Japanese Economic Update – 17 November 2014
Japan slips into recession in the Q3; pressure upon Shinzo Abe increases as GDP figures prove a game changer for the Japan play
Global equity markets fell at the open on Monday, with the NIKKEI sustaining the heaviest losses, when Japanese GDP data showed the economy slipping into recession during the third quarter.
In detail, the Japanese economy shrank by -0.4% on a quarter on quarter basis and -1.6% on an annualised basis.
The surprise contraction follows six months of weak consumption and lower than expected export demand as the Japanese economy battled against the effects of an earlier increase in consumption taxes and an uncertain external environment.
There has been much speculation over recent months as to whether or not the weaker state of the economy will force the Japanese government to abandon a second increase in consumption taxes that has been widely expected to go ahead next October.
While the jury remains out for the time being on whether or not the government will choose to delay the increase, what is certain is that pressure has now increased upon Prime Minister Shinzo Abe’s cabinet from all sides.
With inflation artificially rising and real incomes still falling, concerns over whether or not the economy will be able to whether another increase in taxes are understandable.
At the same time, but on the other hand, Japan has the developed world’s largest sovereign debt pile to contend with and without a further increase in government revenue; the cabinet would be hard pressed to meaningfully reduce this in future years.
Given the stakes of some of the choices at hand, and the fact that there is no easy way out for the government or the economy; many Asian news outlets have reported that the Prime Minister is likely to force a general election before year end in order to seek re-approval of his leadership from the public.
The timing of the Japanese budget, which is to be delivered in January for implementation in April, is believed to be a critical consideration in the likely moves of the Prime Minister.
Reports released by the Japanese news broadcaster, NIKKEI, suggest that the government could choose to announce a delay to further tax increases as early as this week in order to shore up public support ahead of a December general election.
Our view on this is that the prospect of losing momentum behind efforts at reform, or shying away from an odorous but necessary dose of medicine, is likely to prove an unattractive option for the Prime Minister.
For this reason we believe it is more likely that the Prime Minister will announce further fiscal stimulus measures before confirming that the additional increase in taxes is to go ahead.
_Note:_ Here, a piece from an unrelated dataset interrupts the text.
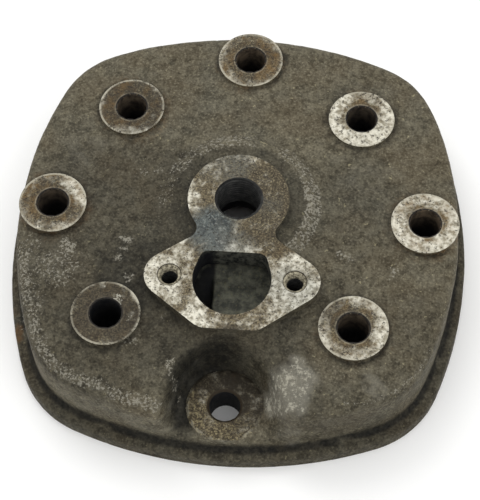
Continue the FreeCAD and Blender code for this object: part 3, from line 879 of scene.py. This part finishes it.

While a general election would be likely to follow this, it is not possible to predict what the outcome would be for the nation or the economy.
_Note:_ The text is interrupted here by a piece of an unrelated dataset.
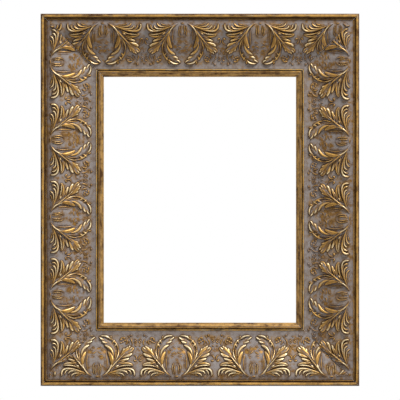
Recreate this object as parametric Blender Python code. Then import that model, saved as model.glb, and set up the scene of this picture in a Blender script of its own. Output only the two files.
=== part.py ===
"""Ogee picture frame with pressed acanthus ornament, open at the back.

Four mitred wood rails carry four strips of pressed composition ornament. Steel V-nails hold the
corners. The back has two D-ring hangers, four turn buttons and two wall bumpers.

The frame stands upright in the XZ plane. Its front faces -Y, and its back face lies at y = 0.
Sizes are in millimetres and are turned into metres where a mesh is written.
"""

from math import cos, pi, radians, sin, sqrt

import bmesh
import bpy
from mathutils import Vector

MM = 0.001

# What goes in the frame: an 11 by 14 inch picture
PICTURE_WIDTH = 279.4
PICTURE_HEIGHT = 355.6
PICTURE_PLAY = 3.2          # rabbet opening beyond the picture
LIP_WIDTH = 4.775           # how far the lip reaches over the rabbet
RABBET_DEPTH = 12.7

# Moulding section, from the outer edge inwards and up from the back face
FACE_WIDTH = 90.0
RIM_HEIGHT = 40.0
RIM_BEAD_RADIUS = 2.6
RIM_GROOVE_WIDTH = 1.7
RIM_GROOVE_DEPTH = 4.4
RIM_FILLET_WIDTH = 1.7
RIM_FILLET_DROP = 3.0
PANEL_DROP = 4.0            # panel's outer edge below the rim's crest
PANEL_FALL = 17.5           # from the panel's outer edge to its inner one
SHOULDER_SLOPE = 0.15       # the panel rises from the rim before it falls
FOOT_SLOPE = 0.1            # and rises again towards the inner fillet
SHOULDER_SHARE = 0.22       # of the panel's width, drawn as its shoulder
FOOT_SHARE = 0.82           # where its foot begins
INNER_FILLET_WIDTH = 1.6
INNER_FILLET_RISE = 0.6
QUIRK_WIDTH = 1.4
QUIRK_DEPTH = 1.8
SIGHT_BAND_WIDTH = 8.2
SIGHT_BEAD_RADIUS = 1.4
SIGHT_BEAD_RISE = 0.5
SIGHT_NOSE_RADIUS = 1.7
SIGHT_SLOPE = 1.4           # fall of the band from its bead to its nose
BACK_CHAMFER = 1.5

# Joints between pieces
CLEARANCE = 0.3
MITRE_GAP = 0.3

# Pressed ornament
ORNAMENT_THICKNESS = 2.0
ORNAMENT_SINK = 0.9         # how far a leaf's foot runs into the strip
REPEAT = 110.0
MOTIF_REACH = 62.0          # from the motif's root to the tips of its longest leaves
MOTIF_MARGIN = 3.6          # from the panel's outer edge to the motif's root
RELIEF = 4.2                # crest of the highest leaf above the strip
FLAT_ANGLE = 0.6            # degrees between faces that are drawn as one
TOP_PHASE = -24.4           # place of a motif's axis from the rail's middle
BOTTOM_PHASE = -33.4
LEFT_PHASE = -24.4
RIGHT_PHASE = -26.7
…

Looking ahead, and in relation to markets; one thing that is for certain is that the weeks leading up to Christmas will most probably be overshadowed by a cloud of uncertainty and potentially, a sense of foreboding among investors. This has the potential to cause a reversal of recent gains for the NIKKEI and the wider Japanese market.
Consequently, the risks surrounding investors in Japanese equities have increased markedly this morning.